The state Supreme Court last week threw out 1998 language that prevented local governments from setting a minimum wage exceeding that set by the state. In response, Representatives Dan Shaul (R-Imperial) and Jason Chipman (R-Steelville) introduced on March 1 House Bills 1193 and 1194, respectively, both of which would bar political subdivisions from requiring a minimum wage exceeding that of the state.
House Bill 722, passed in 2015, also had language barring the setting of a higher minimum wage by local governments. It included a “grandfather clause,” allowing previous wage agreements between private vendors and the City of St. Louis to stand if they were enacted prior to August 28 of that year.
St. Louis enacted an ordinance on August 28, 2015, increasing its minimum wage first to $10 per hour this year and then to $11 per hour next year.

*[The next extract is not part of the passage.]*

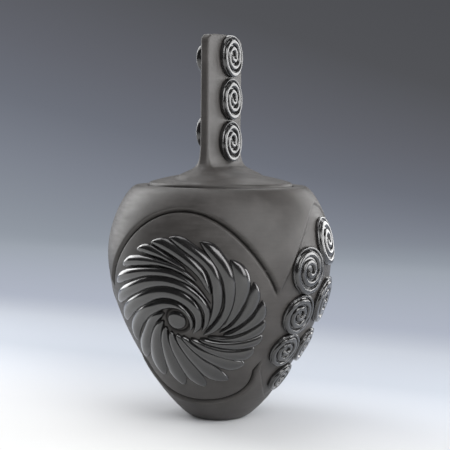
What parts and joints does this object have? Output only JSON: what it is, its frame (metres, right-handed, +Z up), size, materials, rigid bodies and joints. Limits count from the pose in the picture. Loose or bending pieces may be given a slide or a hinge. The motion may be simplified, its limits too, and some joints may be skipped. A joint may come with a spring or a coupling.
{
  "type": "lidded pottery jar",
  "caption": "Lidded blackware pottery jar with carved whirl medallions and raised spiral discs, and a domed drop-in lid with a tall slab handle.",
  "frame": {"origin": "on the jar's axis, at the level of the flat foot it stands on", "axes": "+Z up along the jar's axis; -Y is the front, out of the front whirl medallion; +X is the right, out of the right spiral panel"},
  "size_m": [0.2068, 0.2046, 0.34],
  "materials": {
    "polished_clay": "stone-polished black, soft sheen",
    "matte_clay": "smoked black, matte"
  },
  "bodies": {
    "jar": {"jar_base": "polished_clay", "jar_lower_wall": "polished_clay", "jar_shoulder": "polished_clay", "lid_seat": "matte_clay", "front_swirl_boss": "polished_clay", "front_swirl_ribs": "polished_clay", "back_swirl_boss": "polished_clay", "back_swirl_ribs": "polished_clay", "right_spiral_1": "polished_clay", "right_spiral_2": "polished_clay", "right_spiral_3": "polished_clay", "right_spiral_4": "polished_clay", "right_spiral_5": "polished_clay", "right_spiral_6": "polished_clay", "right_spiral_7": "polished_clay", "left_spiral_1": "polished_clay", "left_spiral_2": "polished_clay", "left_spiral_3": "polished_clay", "left_spiral_4": "polished_clay", "left_spiral_5": "polished_clay", "left_spiral_6": "polished_clay", "left_spiral_7": "polished_clay"},
    "lid": {"lid_cap": "polished_clay", "lid_locating_ring": "matte_clay", "lid_handle": "polished_clay", "handle_right_spiral_1": "polished_clay", "handle_right_spiral_2": "polished_clay", "handle_right_spiral_3": "polished_clay", "handle_left_spiral_1": "polished_clay", "handle_left_spiral_2": "polished_clay", "handle_left_spiral_3": "polished_clay"}
  },
  "joints": [
    {"name": "lid_lift", "type": "slide", "parent": "jar", "child": "lid", "axis": [0, 0, 1], "range_m": [0, 0.12]}
  ]
}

Lawsuits delayed implementation of that ordinance, which is now set to take effect later this month.
Carpenter said lawmakers in 2015 agreed the grandfather clause would also allow to stand the new St. Louis minimum wage ordinance, and argued that pending pay hike is why the bills are being moved so quickly. Normally legislation goes through two committees before reaching the floor for debate, but these will go through only one. They also include “emergency clauses,” which would make them effective immediately upon being signed by the governor.
The House Committee on Rules – Administrative Oversight heard, too, from some St. Louis restaurant owners who said the minimum wage hike would force them to chair their business models and let go of some staff, as well as from some St. Louis workers who said they struggle to survive on their current salaries and said the wage increase is needed for many people to pay for basic needs.
The committee, after more than three hours of testimony and debate, voted 10-4 along party lines to advance the bills.